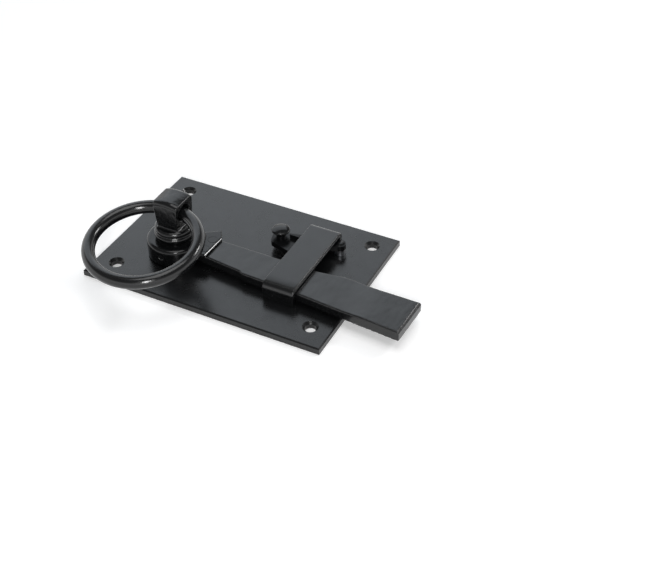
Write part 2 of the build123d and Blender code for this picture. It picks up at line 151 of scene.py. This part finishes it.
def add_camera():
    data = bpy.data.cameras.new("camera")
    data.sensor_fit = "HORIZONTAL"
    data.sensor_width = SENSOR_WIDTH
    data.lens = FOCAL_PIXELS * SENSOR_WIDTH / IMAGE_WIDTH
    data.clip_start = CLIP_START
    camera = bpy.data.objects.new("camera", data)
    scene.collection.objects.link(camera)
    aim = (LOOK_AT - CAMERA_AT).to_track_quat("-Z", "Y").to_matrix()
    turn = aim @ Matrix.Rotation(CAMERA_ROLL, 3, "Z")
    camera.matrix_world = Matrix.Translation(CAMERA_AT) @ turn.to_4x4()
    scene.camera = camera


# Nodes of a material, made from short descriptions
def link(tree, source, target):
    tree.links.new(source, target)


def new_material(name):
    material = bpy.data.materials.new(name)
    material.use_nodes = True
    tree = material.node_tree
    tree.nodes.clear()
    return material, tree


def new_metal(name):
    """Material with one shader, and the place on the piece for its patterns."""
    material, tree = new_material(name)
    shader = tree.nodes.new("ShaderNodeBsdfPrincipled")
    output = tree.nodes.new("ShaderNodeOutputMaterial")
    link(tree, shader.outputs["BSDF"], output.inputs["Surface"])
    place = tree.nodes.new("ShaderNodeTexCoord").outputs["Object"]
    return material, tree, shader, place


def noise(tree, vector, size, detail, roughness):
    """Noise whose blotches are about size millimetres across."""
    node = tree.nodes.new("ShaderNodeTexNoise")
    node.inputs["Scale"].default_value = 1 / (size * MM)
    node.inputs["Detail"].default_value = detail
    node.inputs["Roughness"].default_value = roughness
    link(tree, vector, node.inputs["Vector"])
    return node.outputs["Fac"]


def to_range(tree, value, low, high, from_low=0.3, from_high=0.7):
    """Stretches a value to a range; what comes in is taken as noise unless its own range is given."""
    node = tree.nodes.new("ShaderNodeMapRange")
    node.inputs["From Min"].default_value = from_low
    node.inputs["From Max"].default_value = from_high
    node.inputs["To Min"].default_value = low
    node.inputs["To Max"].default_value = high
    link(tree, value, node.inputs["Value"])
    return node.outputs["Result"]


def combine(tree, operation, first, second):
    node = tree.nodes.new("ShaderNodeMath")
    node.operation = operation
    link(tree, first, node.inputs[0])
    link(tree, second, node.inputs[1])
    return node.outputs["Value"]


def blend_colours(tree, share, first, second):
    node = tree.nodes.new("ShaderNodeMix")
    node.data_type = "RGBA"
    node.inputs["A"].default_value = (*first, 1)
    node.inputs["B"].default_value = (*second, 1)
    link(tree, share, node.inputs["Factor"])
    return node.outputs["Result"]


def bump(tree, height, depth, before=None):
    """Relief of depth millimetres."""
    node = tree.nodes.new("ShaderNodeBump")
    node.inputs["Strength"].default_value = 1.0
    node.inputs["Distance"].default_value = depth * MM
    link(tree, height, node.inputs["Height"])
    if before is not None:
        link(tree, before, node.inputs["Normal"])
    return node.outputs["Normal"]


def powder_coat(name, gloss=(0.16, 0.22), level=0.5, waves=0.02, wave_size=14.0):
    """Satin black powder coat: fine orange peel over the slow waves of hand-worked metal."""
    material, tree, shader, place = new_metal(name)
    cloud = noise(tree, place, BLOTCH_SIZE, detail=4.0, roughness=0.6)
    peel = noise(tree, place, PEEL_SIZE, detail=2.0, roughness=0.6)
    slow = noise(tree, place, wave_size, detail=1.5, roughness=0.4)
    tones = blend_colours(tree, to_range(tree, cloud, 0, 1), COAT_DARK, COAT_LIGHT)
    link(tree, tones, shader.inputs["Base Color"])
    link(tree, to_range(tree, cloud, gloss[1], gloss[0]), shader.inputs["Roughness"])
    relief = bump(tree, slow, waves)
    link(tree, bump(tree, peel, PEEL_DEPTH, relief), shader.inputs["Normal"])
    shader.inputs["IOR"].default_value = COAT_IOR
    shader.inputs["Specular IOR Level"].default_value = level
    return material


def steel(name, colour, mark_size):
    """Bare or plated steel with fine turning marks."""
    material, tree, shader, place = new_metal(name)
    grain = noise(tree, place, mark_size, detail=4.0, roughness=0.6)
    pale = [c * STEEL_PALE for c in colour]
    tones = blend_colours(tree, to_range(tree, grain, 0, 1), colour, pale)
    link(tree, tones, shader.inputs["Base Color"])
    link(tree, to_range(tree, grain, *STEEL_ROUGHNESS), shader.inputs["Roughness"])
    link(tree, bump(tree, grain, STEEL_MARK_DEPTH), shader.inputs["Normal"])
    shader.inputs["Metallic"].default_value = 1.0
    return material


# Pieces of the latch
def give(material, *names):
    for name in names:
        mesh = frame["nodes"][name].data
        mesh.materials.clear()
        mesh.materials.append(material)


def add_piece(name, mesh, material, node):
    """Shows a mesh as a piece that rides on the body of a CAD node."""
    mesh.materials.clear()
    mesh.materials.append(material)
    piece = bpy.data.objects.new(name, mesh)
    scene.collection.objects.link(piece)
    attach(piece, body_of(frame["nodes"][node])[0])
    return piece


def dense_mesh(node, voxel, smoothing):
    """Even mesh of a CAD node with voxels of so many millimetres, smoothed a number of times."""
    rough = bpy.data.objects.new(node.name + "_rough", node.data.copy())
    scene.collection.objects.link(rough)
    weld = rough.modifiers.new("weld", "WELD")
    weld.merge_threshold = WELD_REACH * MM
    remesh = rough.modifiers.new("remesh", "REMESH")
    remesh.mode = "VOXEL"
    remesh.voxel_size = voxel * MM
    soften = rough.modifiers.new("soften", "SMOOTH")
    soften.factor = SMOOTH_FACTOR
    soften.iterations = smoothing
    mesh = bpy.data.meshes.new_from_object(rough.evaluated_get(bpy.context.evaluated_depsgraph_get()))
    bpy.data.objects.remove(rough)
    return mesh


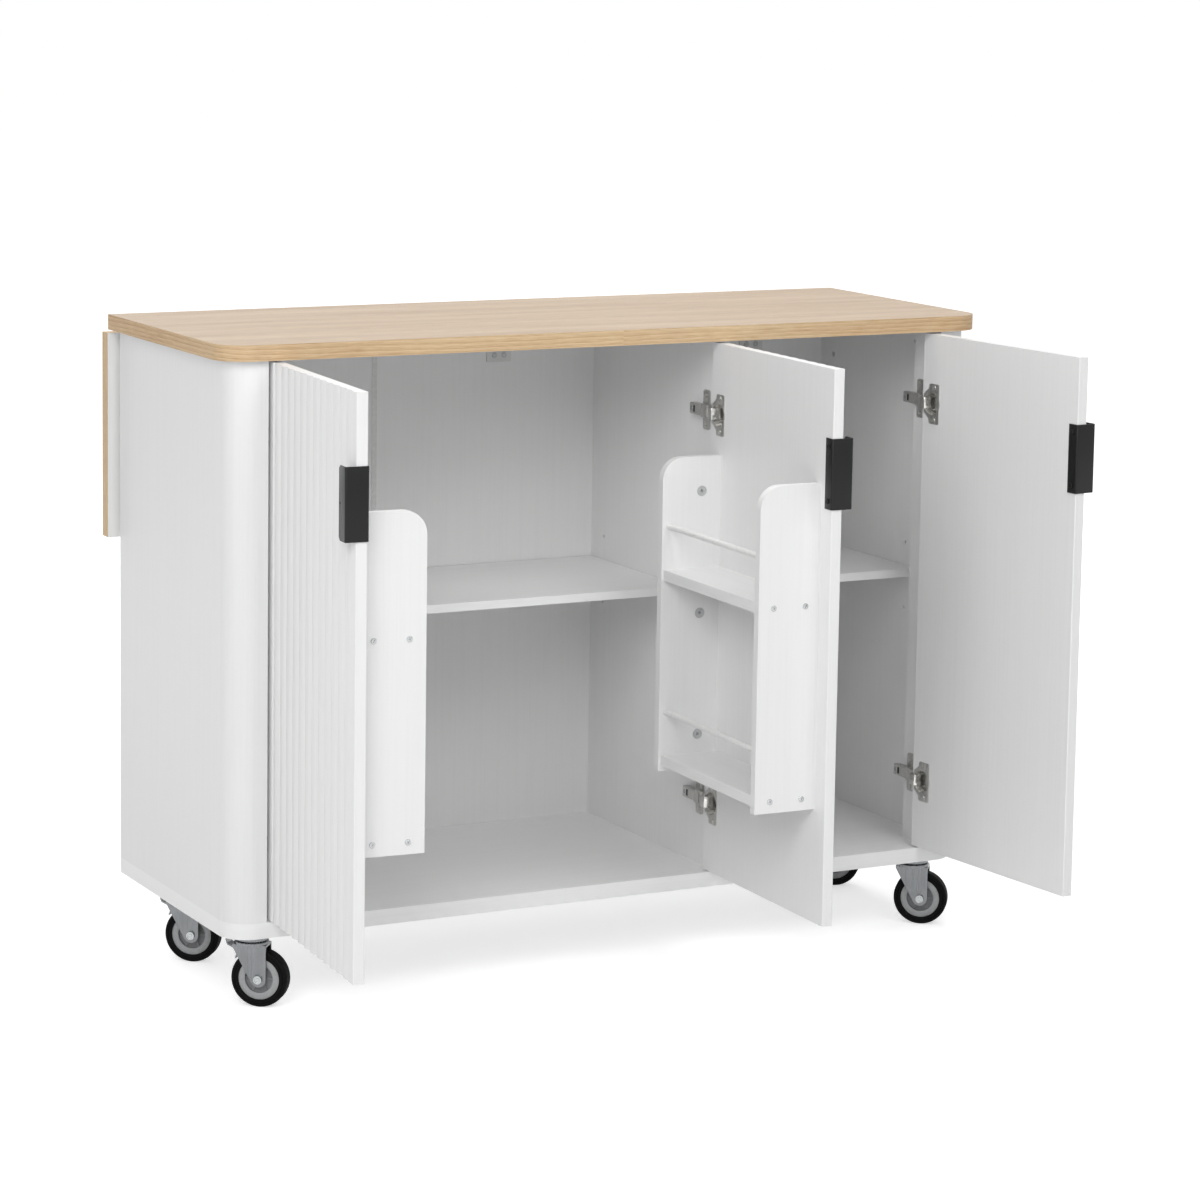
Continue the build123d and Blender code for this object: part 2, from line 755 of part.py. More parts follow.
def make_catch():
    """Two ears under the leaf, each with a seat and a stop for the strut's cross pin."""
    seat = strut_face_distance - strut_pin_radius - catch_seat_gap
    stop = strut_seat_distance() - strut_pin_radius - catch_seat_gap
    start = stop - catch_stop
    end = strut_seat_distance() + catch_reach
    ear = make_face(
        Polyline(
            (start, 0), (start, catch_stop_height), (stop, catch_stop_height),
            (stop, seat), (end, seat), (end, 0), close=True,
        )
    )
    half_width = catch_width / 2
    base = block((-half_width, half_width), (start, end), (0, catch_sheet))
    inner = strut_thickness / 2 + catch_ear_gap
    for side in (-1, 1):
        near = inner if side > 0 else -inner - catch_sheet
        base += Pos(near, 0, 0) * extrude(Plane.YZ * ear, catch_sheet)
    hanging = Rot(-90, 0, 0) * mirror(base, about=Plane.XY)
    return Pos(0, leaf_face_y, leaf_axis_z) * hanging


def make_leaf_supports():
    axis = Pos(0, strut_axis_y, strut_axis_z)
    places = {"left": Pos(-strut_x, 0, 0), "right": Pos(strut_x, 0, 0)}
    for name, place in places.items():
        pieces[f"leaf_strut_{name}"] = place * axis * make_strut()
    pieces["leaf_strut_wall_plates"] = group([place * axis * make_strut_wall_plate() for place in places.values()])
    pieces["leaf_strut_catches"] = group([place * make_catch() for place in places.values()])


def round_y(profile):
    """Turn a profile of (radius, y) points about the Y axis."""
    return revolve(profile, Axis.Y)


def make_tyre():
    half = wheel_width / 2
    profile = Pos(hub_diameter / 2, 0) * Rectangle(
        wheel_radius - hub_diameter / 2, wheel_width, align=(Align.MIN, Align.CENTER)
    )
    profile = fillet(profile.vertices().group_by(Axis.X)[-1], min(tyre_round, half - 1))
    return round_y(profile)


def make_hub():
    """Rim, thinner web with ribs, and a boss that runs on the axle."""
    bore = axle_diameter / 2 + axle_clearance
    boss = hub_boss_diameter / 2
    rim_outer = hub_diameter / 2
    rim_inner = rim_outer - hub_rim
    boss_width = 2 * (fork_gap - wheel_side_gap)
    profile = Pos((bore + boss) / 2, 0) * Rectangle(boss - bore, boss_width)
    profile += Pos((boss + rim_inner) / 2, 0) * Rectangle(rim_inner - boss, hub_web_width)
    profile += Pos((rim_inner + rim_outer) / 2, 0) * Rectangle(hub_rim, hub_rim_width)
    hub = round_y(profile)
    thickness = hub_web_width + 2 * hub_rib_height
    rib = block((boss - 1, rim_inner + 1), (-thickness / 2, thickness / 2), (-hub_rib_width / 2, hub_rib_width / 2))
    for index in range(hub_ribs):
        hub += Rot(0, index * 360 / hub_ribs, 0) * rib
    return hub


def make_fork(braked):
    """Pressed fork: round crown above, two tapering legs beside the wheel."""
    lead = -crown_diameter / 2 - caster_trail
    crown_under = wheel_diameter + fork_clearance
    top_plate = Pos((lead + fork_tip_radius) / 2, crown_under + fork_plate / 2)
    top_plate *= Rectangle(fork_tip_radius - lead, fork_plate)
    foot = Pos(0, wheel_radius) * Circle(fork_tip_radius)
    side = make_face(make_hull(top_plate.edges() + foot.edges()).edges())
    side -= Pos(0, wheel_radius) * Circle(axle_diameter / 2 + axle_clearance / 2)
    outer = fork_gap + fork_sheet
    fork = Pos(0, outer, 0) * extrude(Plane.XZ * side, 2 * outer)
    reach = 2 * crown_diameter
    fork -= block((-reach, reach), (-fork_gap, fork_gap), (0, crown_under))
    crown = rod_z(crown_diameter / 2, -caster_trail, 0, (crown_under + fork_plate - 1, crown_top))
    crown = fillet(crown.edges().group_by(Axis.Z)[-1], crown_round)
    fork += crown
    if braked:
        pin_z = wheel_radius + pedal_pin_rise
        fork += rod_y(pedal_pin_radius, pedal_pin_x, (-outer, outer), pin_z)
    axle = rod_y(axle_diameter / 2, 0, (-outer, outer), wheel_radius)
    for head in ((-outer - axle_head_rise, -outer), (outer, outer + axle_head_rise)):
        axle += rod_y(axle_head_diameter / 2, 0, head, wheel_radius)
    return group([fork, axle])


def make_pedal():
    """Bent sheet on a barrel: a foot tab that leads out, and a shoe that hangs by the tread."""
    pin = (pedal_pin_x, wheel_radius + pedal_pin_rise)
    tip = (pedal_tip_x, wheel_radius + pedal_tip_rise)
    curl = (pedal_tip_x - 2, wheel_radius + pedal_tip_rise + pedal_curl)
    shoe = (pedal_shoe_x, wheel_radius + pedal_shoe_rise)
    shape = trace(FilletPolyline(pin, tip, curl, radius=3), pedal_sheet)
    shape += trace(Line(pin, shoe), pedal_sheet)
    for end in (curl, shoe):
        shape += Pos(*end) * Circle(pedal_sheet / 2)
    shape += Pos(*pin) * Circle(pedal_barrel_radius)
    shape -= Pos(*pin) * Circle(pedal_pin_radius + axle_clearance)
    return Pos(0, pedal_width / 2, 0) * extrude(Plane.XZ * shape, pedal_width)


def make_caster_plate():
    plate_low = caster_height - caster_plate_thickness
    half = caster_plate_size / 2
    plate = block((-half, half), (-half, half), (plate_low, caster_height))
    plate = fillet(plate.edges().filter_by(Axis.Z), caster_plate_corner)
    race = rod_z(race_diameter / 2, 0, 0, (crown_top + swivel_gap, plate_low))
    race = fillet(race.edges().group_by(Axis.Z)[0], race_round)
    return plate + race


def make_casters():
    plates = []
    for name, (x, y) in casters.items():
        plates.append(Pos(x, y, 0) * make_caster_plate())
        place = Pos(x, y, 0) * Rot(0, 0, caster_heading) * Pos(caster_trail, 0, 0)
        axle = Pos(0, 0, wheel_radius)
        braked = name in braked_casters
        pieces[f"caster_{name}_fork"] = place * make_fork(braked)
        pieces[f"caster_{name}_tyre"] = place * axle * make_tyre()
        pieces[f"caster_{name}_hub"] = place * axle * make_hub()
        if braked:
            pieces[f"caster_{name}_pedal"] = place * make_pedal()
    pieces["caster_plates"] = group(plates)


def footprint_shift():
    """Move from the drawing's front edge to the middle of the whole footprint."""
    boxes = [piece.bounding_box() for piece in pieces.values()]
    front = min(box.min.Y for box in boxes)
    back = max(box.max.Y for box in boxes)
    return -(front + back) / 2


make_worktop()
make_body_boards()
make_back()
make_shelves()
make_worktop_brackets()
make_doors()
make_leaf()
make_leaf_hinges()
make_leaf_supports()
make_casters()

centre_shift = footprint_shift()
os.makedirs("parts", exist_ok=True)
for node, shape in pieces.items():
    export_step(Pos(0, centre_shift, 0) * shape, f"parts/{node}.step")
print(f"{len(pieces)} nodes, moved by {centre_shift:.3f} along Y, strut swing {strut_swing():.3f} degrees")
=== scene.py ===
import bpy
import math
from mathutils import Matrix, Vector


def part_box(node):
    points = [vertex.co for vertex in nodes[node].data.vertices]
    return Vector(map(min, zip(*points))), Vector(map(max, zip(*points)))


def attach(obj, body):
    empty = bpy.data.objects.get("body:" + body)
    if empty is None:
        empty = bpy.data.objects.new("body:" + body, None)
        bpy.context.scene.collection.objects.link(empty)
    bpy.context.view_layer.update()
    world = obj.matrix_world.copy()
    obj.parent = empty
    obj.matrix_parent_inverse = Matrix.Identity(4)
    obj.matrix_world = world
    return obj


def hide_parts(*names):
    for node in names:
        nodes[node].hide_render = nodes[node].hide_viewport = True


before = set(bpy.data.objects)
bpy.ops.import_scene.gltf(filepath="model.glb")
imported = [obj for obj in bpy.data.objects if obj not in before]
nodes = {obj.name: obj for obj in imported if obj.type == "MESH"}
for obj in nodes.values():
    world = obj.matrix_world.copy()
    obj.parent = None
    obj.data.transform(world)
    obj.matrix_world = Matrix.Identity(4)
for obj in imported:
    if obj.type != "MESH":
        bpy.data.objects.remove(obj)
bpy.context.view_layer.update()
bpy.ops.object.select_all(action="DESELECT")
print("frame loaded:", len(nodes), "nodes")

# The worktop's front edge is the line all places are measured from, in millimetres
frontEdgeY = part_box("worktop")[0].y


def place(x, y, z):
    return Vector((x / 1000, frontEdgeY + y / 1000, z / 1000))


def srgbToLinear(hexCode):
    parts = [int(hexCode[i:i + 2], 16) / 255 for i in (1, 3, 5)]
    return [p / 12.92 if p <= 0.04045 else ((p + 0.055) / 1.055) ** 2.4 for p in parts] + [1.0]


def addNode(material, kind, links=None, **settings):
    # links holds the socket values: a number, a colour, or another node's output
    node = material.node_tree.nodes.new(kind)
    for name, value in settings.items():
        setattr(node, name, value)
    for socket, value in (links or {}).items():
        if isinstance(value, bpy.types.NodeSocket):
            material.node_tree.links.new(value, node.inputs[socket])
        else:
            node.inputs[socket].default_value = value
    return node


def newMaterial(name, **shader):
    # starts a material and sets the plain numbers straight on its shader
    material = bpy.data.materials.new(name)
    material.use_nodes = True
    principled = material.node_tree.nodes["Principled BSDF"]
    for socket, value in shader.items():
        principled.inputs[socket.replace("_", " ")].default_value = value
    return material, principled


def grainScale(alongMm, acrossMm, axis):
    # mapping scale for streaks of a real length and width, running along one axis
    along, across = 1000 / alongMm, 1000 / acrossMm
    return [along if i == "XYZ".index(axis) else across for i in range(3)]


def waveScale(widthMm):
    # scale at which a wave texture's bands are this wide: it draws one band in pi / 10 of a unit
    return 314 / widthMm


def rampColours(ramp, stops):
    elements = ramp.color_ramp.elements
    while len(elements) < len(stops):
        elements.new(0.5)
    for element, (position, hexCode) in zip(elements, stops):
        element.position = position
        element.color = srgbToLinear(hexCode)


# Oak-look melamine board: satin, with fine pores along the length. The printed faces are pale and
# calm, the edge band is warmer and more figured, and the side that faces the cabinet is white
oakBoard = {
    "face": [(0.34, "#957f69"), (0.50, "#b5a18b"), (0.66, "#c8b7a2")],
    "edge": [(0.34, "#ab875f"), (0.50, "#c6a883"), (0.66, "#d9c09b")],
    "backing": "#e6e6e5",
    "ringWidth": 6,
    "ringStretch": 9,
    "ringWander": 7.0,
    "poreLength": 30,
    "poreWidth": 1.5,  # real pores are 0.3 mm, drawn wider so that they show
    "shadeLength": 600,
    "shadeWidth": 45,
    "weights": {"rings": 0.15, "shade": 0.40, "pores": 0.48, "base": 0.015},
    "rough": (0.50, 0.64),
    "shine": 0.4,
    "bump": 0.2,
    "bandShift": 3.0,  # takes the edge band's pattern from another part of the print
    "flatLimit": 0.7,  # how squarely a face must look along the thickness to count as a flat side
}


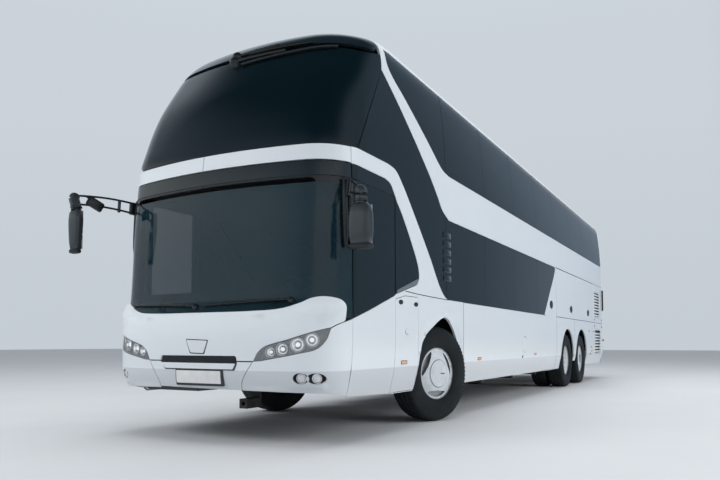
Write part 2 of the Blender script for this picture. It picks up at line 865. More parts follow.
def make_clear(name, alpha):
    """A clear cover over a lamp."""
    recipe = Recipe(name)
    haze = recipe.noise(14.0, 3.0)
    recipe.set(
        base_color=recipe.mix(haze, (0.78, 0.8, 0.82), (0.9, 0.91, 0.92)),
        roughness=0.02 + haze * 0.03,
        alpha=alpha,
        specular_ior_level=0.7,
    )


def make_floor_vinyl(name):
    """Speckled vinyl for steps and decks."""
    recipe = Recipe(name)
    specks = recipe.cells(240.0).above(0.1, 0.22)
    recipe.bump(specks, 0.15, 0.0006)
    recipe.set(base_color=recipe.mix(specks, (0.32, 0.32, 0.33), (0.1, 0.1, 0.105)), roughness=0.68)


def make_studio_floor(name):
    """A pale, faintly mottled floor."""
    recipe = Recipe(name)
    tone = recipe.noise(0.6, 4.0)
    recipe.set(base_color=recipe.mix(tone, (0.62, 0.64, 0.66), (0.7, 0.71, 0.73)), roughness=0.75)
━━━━
**Set task:** Within the listing above, extract exactly the lines from the line with "centre_shift = footprint_shift()" to the line with "bpy.context.scene.collection.objects.link(empty)", the two named lines included, and no others.

**Correct answer:**
centre_shift = footprint_shift()
os.makedirs("parts", exist_ok=True)
for node, shape in pieces.items():
    export_step(Pos(0, centre_shift, 0) * shape, f"parts/{node}.step")
print(f"{len(pieces)} nodes, moved by {centre_shift:.3f} along Y, strut swing {strut_swing():.3f} degrees")
=== scene.py ===
import bpy
import math
from mathutils import Matrix, Vector


def part_box(node):
    points = [vertex.co for vertex in nodes[node].data.vertices]
    return Vector(map(min, zip(*points))), Vector(map(max, zip(*points)))


def attach(obj, body):
    empty = bpy.data.objects.get("body:" + body)
    if empty is None:
        empty = bpy.data.objects.new("body:" + body, None)
        bpy.context.scene.collection.objects.link(empty)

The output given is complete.